Sementara itu, dari sektor alat kesehatan, pelaku industri menyambut baik kepastian kebijakan pemerintah terkait Tingkat Komponen Dalam Negeri (TKDN). Presiden Direktur PT Graha Ismaya, Masrizal Syarief, menyebut bahwa industri sempat cemas dengan isu penghapusan TKDN pasca pernyataan kontroversial Presiden Trump yang menolak bentuk-bentuk proteksionisme negara lain.
“TKDN adalah penopang utama industri alkes nasional sejak pandemi. Dulu 90% alat kesehatan kita impor. Sekarang, sudah bisa substitusi hingga 50% untuk teknologi low hingga medium,” ucapnya.

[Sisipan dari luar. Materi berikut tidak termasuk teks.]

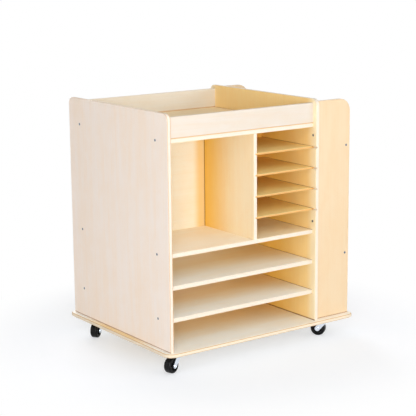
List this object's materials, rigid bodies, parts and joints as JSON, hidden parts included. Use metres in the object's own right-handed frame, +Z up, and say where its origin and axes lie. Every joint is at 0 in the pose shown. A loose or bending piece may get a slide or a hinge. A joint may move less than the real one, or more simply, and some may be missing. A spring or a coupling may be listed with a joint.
{
  "type": "mobile craft paper storage cart",
  "caption": "Birch plywood cart on swivel casters: tray top, cubby beside narrow paper slots with slide-out boards, wide sheet bays below and an end bay between two wings.",
  "frame": {"origin": "on the floor under the middle of the base board", "axes": "+Z up, +X towards the wings, +Y towards the back; the front faces -Y"},
  "size_m": [0.861, 0.696, 0.9125],
  "materials": {
    "birch_plywood": "satin clear varnish",
    "thin_birch_plywood": "satin clear varnish",
    "rod_wood": "satin clear varnish",
    "dowel_wood": "bare",
    "screw_steel": "zinc plated",
    "caster_steel": "bright nickel plated",
    "wheel_core_plastic": "black moulded",
    "tyre_rubber": "black"
  },
  "bodies": {
    "cabinet": {"base_board": "birch_plywood", "left_side_panel": "birch_plywood", "right_side_panel": "birch_plywood", "top_panel": "birch_plywood", "middle_shelf": "birch_plywood", "large_paper_shelf_1": "birch_plywood", "large_paper_shelf_2": "birch_plywood", "front_tray_rail": "birch_plywood", "back_tray_rail": "birch_plywood", "centre_panel": "birch_plywood", "front_divider": "birch_plywood", "rear_divider": "birch_plywood", "front_wing": "birch_plywood", "back_wing": "birch_plywood", "upper_bay_rod": "rod_wood", "lower_bay_rod": "rod_wood", "left_panel_screws": "screw_steel", "right_panel_screws": "screw_steel", "wing_edge_screws": "screw_steel", "rod_screws": "screw_steel", "base_screws": "screw_steel", "front_divider_dowels": "dowel_wood", "rear_divider_dowels": "dowel_wood", "centre_panel_dowels": "dowel_wood", "rail_dowels": "dowel_wood", "caster_screws": "caster_steel", "kingpins": "caster_steel", "swivel_balls": "caster_steel", "front_left_caster_plate": "caster_steel", "front_right_caster_plate": "caster_steel", "back_left_caster_plate": "caster_steel", "back_right_caster_plate": "caster_steel"},
    "front_left_swivel": {"front_left_fork": "caster_steel", "front_left_axle": "caster_steel"},
    "front_left_wheel": {"front_left_wheel_core": "wheel_core_plastic", "front_left_tyre": "tyre_rubber"},
    "front_right_swivel": {"front_right_fork": "caster_steel", "front_right_axle": "caster_steel"},
    "front_right_wheel": {"front_right_wheel_core": "wheel_core_plastic", "front_right_tyre": "tyre_rubber"},
    "back_left_swivel": {"back_left_fork": "caster_steel", "back_left_axle": "caster_steel"},
    "back_left_wheel": {"back_left_wheel_core": "wheel_core_plastic", "back_left_tyre": "tyre_rubber"},
    "back_right_swivel": {"back_right_fork": "caster_steel", "back_right_axle": "caster_steel"},
    "back_right_wheel": {"back_right_wheel_core": "wheel_core_plastic", "back_right_tyre": "tyre_rubber"},
    "front_paper_shelf_1": {"front_paper_shelf_1": "thin_birch_plywood"},
    "front_paper_shelf_2": {"front_paper_shelf_2": "thin_birch_plywood"},
    "front_paper_shelf_3": {"front_paper_shelf_3": "thin_birch_plywood"},
    "front_paper_shelf_4": {"front_paper_shelf_4": "thin_birch_plywood"},
    "rear_paper_shelf_1": {"rear_paper_shelf_1": "thin_birch_plywood"},
    "rear_paper_shelf_2": {"rear_paper_shelf_2": "thin_birch_plywood"},
    "rear_paper_shelf_3": {"rear_paper_shelf_3": "thin_birch_plywood"},
    "rear_paper_shelf_4": {"rear_paper_shelf_4": "thin_birch_plywood"}
  },
  "joints": [
    {"name": "front_left_swivel_turn", "type": "hinge", "parent": "cabinet", "child": "front_left_swivel", "pos_m": [-0.3685, -0.294, 0.0655], "axis": [0, 0, 1], "continuous": true},
    {"name": "front_left_wheel_roll", "type": "hinge", "parent": "front_left_swivel", "child": "front_left_wheel", "pos_m": [-0.39105, -0.30221, 0.028], "axis": [0.342, -0.9397, 0], "continuous": true},
    {"name": "front_right_swivel_turn", "type": "hinge", "parent": "cabinet", "child": "front_right_swivel", "pos_m": [0.3205, -0.294, 0.0655], "axis": [0, 0, 1], "continuous": true},
    {"name": "front_right_wheel_roll", "type": "hinge", "parent": "front_right_swivel", "child": "front_right_wheel", "pos_m": [0.30673, -0.27434, 0.028], "axis": [-0.8192, -0.5736, 0], "continuous": true},
    {"name": "back_left_swivel_turn", "type": "hinge", "parent": "cabinet", "child": "back_left_swivel", "pos_m": [-0.3685, 0.229, 0.0655], "axis": [0, 0, 1], "continuous": true},
    {"name": "back_left_wheel_roll", "type": "hinge", "parent": "back_left_swivel", "child": "back_left_wheel", "pos_m": [-0.38741, 0.21422, 0.028], "axis": [0.6157, -0.788, 0], "continuous": true},
    {"name": "back_right_swivel_turn", "type": "hinge", "parent": "cabinet", "child": "back_right_swivel", "pos_m": [0.3205, 0.229, 0.0655], "axis": [0, 0, 1], "continuous": true},
    {"name": "back_right_wheel_roll", "type": "hinge", "parent": "back_right_swivel", "child": "back_right_wheel", "pos_m": [0.29795, 0.23721, 0.028], "axis": [-0.342, -0.9397, 0], "continuous": true},
    {"name": "front_paper_shelf_1_slide", "type": "slide", "parent": "cabinet", "child": "front_paper_shelf_1", "axis": [0, -1, 0], "range_m": [0, 0.2]},
    {"name": "front_paper_shelf_2_slide", "type": "slide", "parent": "cabinet", "child": "front_paper_shelf_2", "axis": [0, -1, 0], "range_m": [0, 0.2]},
    {"name": "front_paper_shelf_3_slide", "type": "slide", "parent": "cabinet", "child": "front_paper_shelf_3", "axis": [0, -1, 0], "range_m": [0, 0.2]},
    {"name": "front_paper_shelf_4_slide", "type": "slide", "parent": "cabinet", "child": "front_paper_shelf_4", "axis": [0, -1, 0], "range_m": [0, 0.2]},
    {"name": "rear_paper_shelf_1_slide", "type": "slide", "parent": "cabinet", "child": "rear_paper_shelf_1", "axis": [0, 1, 0], "range_m": [0, 0.2]},
    {"name": "rear_paper_shelf_2_slide", "type": "slide", "parent": "cabinet", "child": "rear_paper_shelf_2", "axis": [0, 1, 0], "range_m": [0, 0.2]},
    {"name": "rear_paper_shelf_3_slide", "type": "slide", "parent": "cabinet", "child": "rear_paper_shelf_3", "axis": [0, 1, 0], "range_m": [0, 0.2]},
    {"name": "rear_paper_shelf_4_slide", "type": "slide", "parent": "cabinet", "child": "rear_paper_shelf_4", "axis": [0, 1, 0], "range_m": [0, 0.2]}
  ]
}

Masrizal mengaku lega setelah Presiden menerbitkan Peraturan Presiden Nomor 46 Tahun 2025 yang memperkuat posisi industri dalam negeri. Dengan jaminan pasar dan dukungan kebijakan, sejumlah perusahaan multinasional mulai menjalin kemitraan dengan industri lokal, baik dalam bentuk lisensi produksi maupun kontrak manufaktur.
“Kami yakin, dengan ekosistem yang tepat, Indonesia bisa mencapai kemandirian sektor alkes,” tutupnya.
Sementara itu, Wakil Menteri Keuangan Prof. Anggito Abimanyu menegaskan bahwa pemerintah tetap mendukung TKDN, meskipun ada tekanan global terhadap kebijakan non-tarif. “Evaluasi akan dilakukan secara selektif. Tidak dihapus semua. Kita lihat sektornya, lihat komoditasnya,” katanya.
Anggito juga menilai ini sebagai momentum untuk memperkuat permintaan dalam negeri. “Saatnya kita dorong reformasi fiskal dan belanja domestik, tanpa mengorbankan stabilitas APBN,” tegasnya.